§ **YOUR GOAL**
Print exactly the part opening with the line containing "Reconstruct the object" and closing with the line containing "TAB_WIDTH = 4.4", with both of those lines included.

§ **WORKING DATA**
────────

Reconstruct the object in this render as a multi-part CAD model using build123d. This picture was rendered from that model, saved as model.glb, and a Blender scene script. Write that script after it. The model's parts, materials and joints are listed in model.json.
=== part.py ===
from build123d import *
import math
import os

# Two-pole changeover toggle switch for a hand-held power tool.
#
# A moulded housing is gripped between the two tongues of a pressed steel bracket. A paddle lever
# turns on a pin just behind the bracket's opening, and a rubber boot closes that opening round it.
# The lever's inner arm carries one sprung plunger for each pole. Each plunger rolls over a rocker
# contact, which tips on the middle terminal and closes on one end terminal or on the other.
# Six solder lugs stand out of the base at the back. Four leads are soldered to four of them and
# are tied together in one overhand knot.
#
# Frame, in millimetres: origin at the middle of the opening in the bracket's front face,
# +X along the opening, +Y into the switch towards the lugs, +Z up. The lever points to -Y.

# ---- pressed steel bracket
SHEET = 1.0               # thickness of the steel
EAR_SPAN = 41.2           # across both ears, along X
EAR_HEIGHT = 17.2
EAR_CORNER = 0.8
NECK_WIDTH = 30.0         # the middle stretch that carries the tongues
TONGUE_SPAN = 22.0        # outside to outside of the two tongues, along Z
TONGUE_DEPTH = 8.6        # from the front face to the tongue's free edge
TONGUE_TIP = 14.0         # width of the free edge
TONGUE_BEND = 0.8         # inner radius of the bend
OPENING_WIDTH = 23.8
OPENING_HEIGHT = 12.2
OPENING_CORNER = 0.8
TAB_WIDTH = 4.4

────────

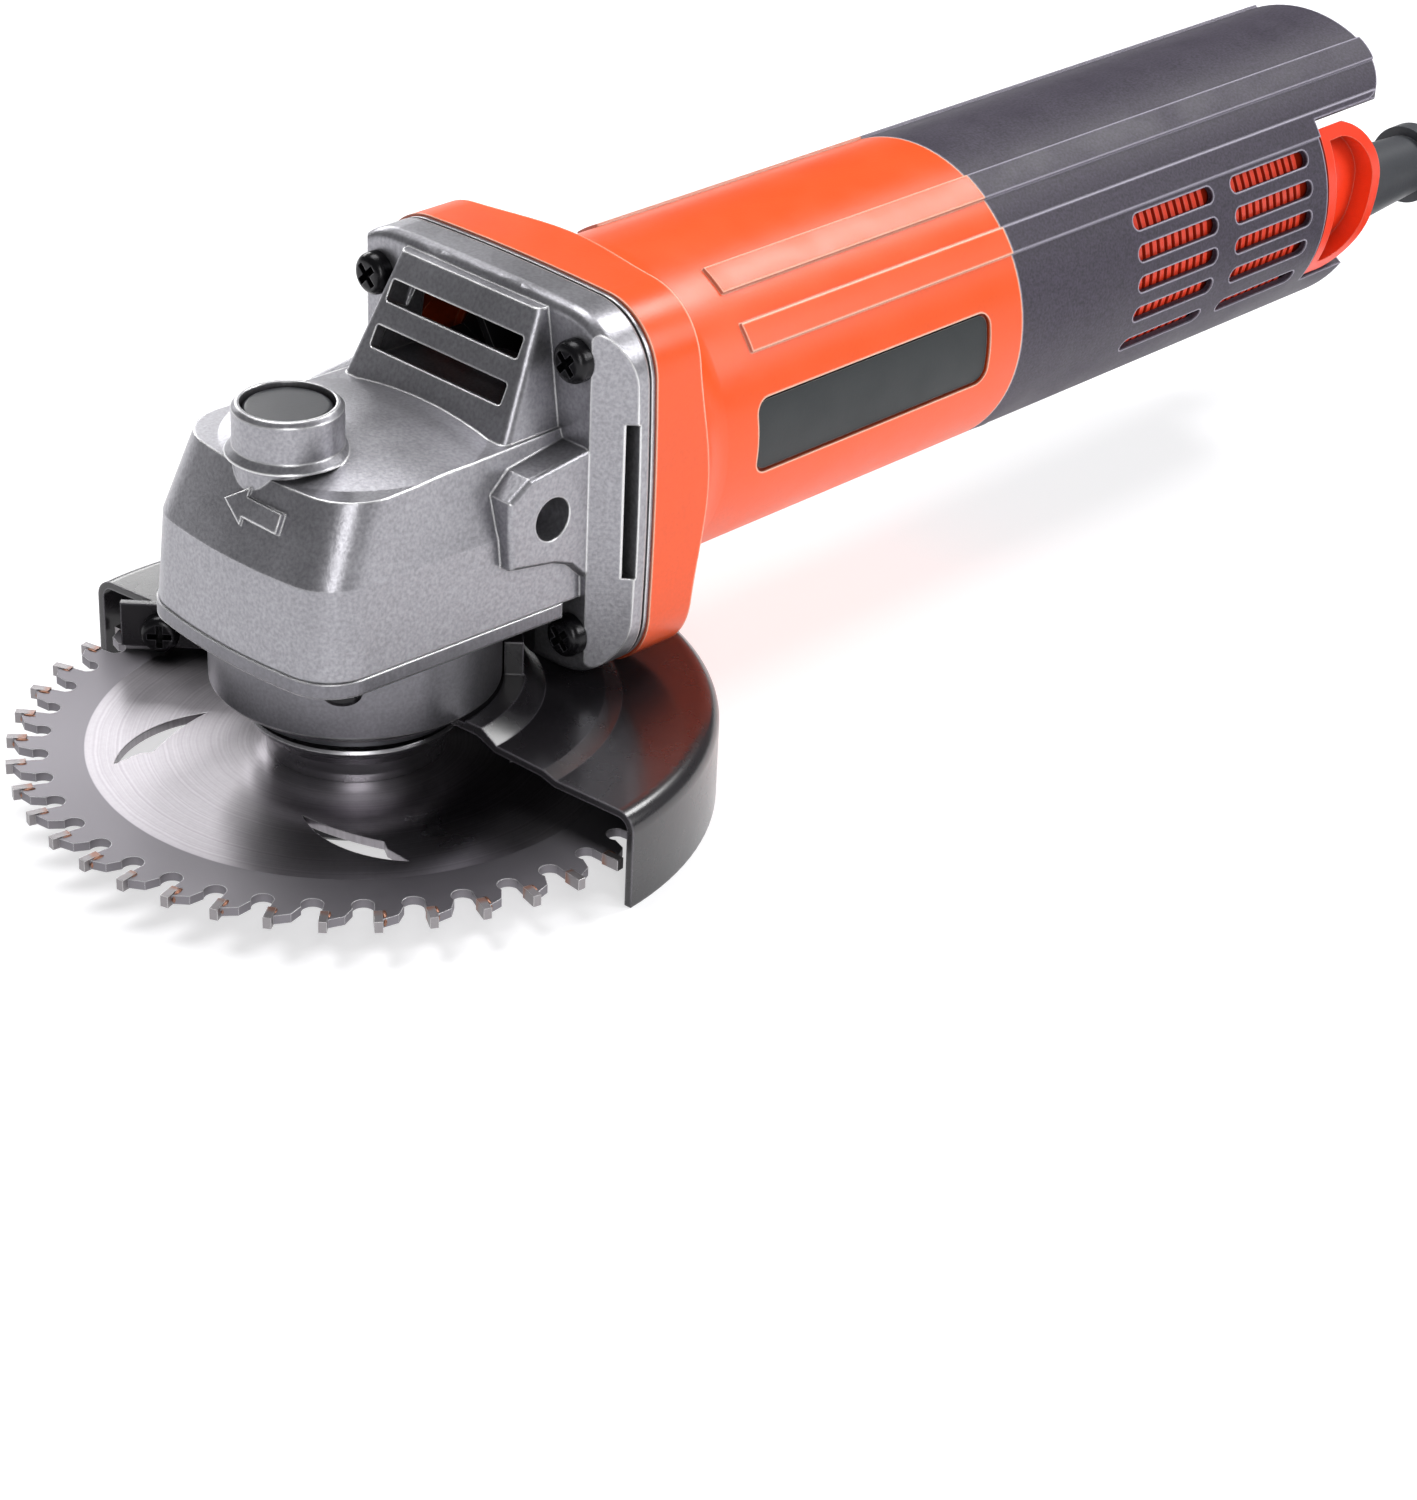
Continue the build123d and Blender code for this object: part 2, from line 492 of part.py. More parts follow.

────────

§ **COMPLETED TASK**
Reconstruct the object in this render as a multi-part CAD model using build123d. This picture was rendered from that model, saved as model.glb, and a Blender scene script. Write that script after it. The model's parts, materials and joints are listed in model.json.
=== part.py ===
from build123d import *
import math
import os

# Two-pole changeover toggle switch for a hand-held power tool.
#
# A moulded housing is gripped between the two tongues of a pressed steel bracket. A paddle lever
# turns on a pin just behind the bracket's opening, and a rubber boot closes that opening round it.
# The lever's inner arm carries one sprung plunger for each pole. Each plunger rolls over a rocker
# contact, which tips on the middle terminal and closes on one end terminal or on the other.
# Six solder lugs stand out of the base at the back. Four leads are soldered to four of them and
# are tied together in one overhand knot.
#
# Frame, in millimetres: origin at the middle of the opening in the bracket's front face,
# +X along the opening, +Y into the switch towards the lugs, +Z up. The lever points to -Y.

# ---- pressed steel bracket
SHEET = 1.0               # thickness of the steel
EAR_SPAN = 41.2           # across both ears, along X
EAR_HEIGHT = 17.2
EAR_CORNER = 0.8
NECK_WIDTH = 30.0         # the middle stretch that carries the tongues
TONGUE_SPAN = 22.0        # outside to outside of the two tongues, along Z
TONGUE_DEPTH = 8.6        # from the front face to the tongue's free edge
TONGUE_TIP = 14.0         # width of the free edge
TONGUE_BEND = 0.8         # inner radius of the bend
OPENING_WIDTH = 23.8
OPENING_HEIGHT = 12.2
OPENING_CORNER = 0.8
TAB_WIDTH = 4.4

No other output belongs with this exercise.